Corn kernels bring a pop of sweetness, contrasting nicely with the spices.
Mexican cheese blend melts beautifully over the peppers, adding a rich, creamy finish.
Salsa adds moisture and a zesty kick to the filling.
Season everything to taste with salt and pepper to enhance all the flavors.
Chopped cilantro for garnish brings a fresh, herbal note to finish things off.
These stuffed peppers are perfectly satisfying on their own, but you can serve them with a side of guacamole and tortilla chips for a fuller meal. A simple green salad with lime vinaigrette also pairs beautifully, balancing the hearty flavors of the peppers.
First, preheat your oven to 375°F (190°C). While that warms up, prepare your peppers by cutting off the tops and removing the seeds and membranes.
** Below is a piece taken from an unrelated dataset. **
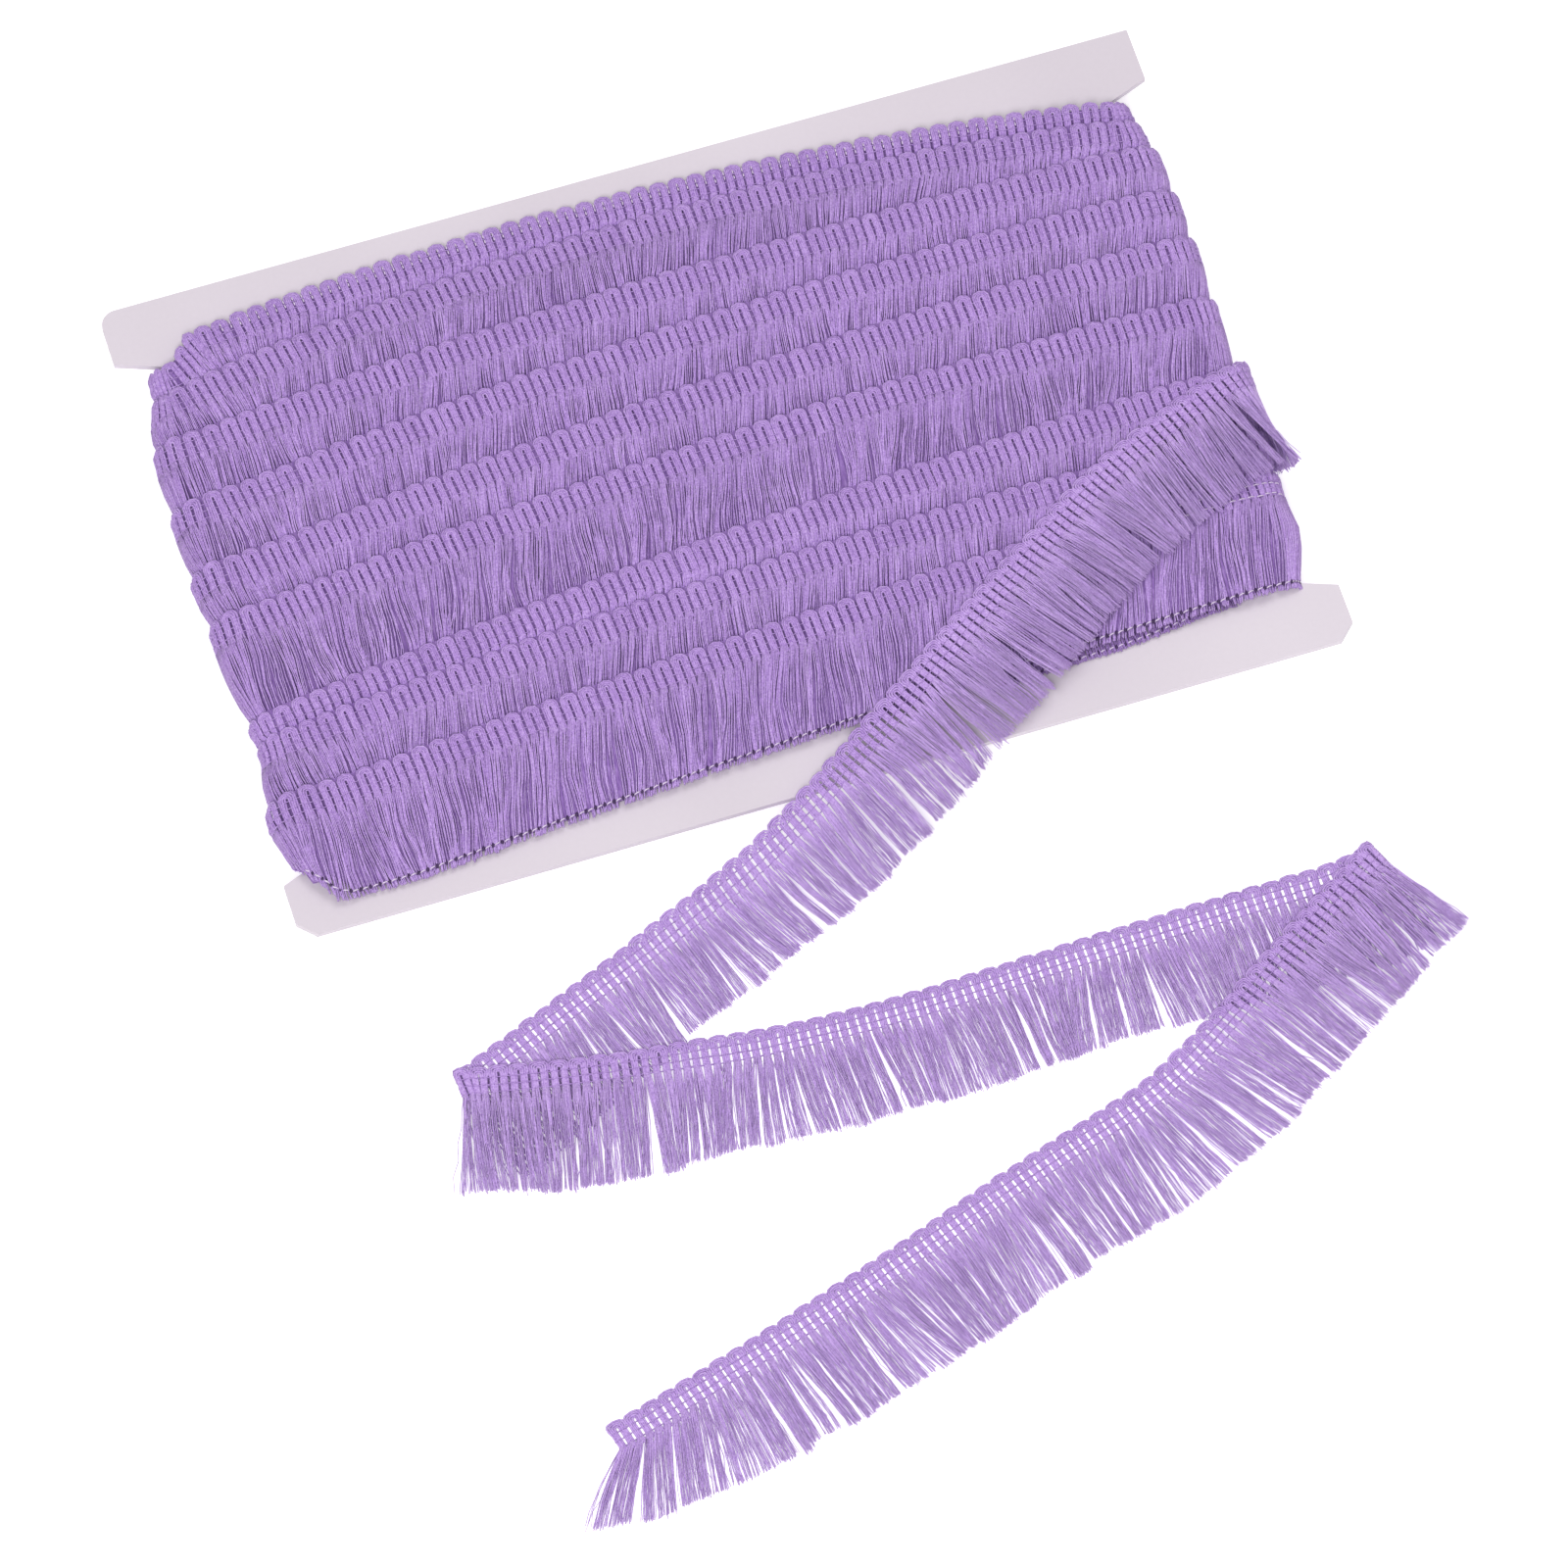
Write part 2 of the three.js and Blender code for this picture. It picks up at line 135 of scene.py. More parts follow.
# Runs of the loose end, each from the last one's end, with headings in degrees at distances along them
TAIL_START = (120.0, -6.5)
RUNS = [
    {
        "length": 237.5,
        "side": 1,
        "turns": [
            (0, -163.0), (32, -159.0), (59, -148.0), (110, -146.0), (144, -149.0), (170, -159.5),
            (237.5, -158.0),
        ],
    },
    {
        "length": 194.5,
        "side": -1,
        "turns": [(0, -13.5), (56, -5.5), (110, 2.0), (182, 0.0), (188, 8.0), (194.5, 17.0)],
    },
    {
        "length": 204.0,
        "side": 1,
        "turns": [(0, -149.0), (50, -146.0), (81, -164.0), (121, -161.0), (204, -165.5)],
    },
]
ROUTE_STEP = 0.25
LAYER = SHEET + GAP
FOLD_RADIUS = LAYER / 2
FOLD_ARC = math.pi * FOLD_RADIUS
FOLD_TURN_LENGTH = 6.0
FIRST_TIPS = {"x": -25.0, "y": -112.4, "slope": 0.378}
SECOND_TIPS_Y = -147.0
STEP_DOWN = (-10.0, -2.0)

# How much further than its width the fringe reaches, at places along the whole loose end
TIP_REACH = [
    (120, 0.0), (165, -2.5), (190, -1.5), (236, 2.8), (262, 3.0), (300, 0.2), (375, -0.8),
    (432, 1.0), (440, 2.6), (525, 1.8), (595, 2.2), (610, 0.6), (638, -0.8),
]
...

This creates a nice little cavity for all that tasty filling.
Next, heat the olive oil in a large skillet over medium heat. Add the diced onions and sauté them until they're translucent and aromatic. This should take about 3 to 4 minutes.
Once your onions are looking good, add the ground turkey to the skillet. Sprinkle in the cumin, paprika, chili powder, salt, and pepper. Stir everything together, breaking up the turkey as it cooks. You want the turkey to be browned and cooked through, which should take another 5 minutes or so.
Now for the filling: stir in the cooked brown rice, black beans, corn, and salsa. Mix everything well and let it simmer for about 5 minutes. This allows the flavors to meld together.
Time to stuff those peppers! Spoon the turkey mixture into each pepper until they're generously filled. Arrange the stuffed peppers snugly in a baking dish.
Top each pepper with a good handful of the shredded Mexican cheese blend. Cover the dish with foil to keep the moisture in, and pop it into the oven.
Bake for about 30 minutes. Then, remove the foil and bake for an additional 10 minutes, or until the peppers are tender and the cheese is bubbly and golden.
Before serving, sprinkle with chopped cilantro for that fresh, herby touch.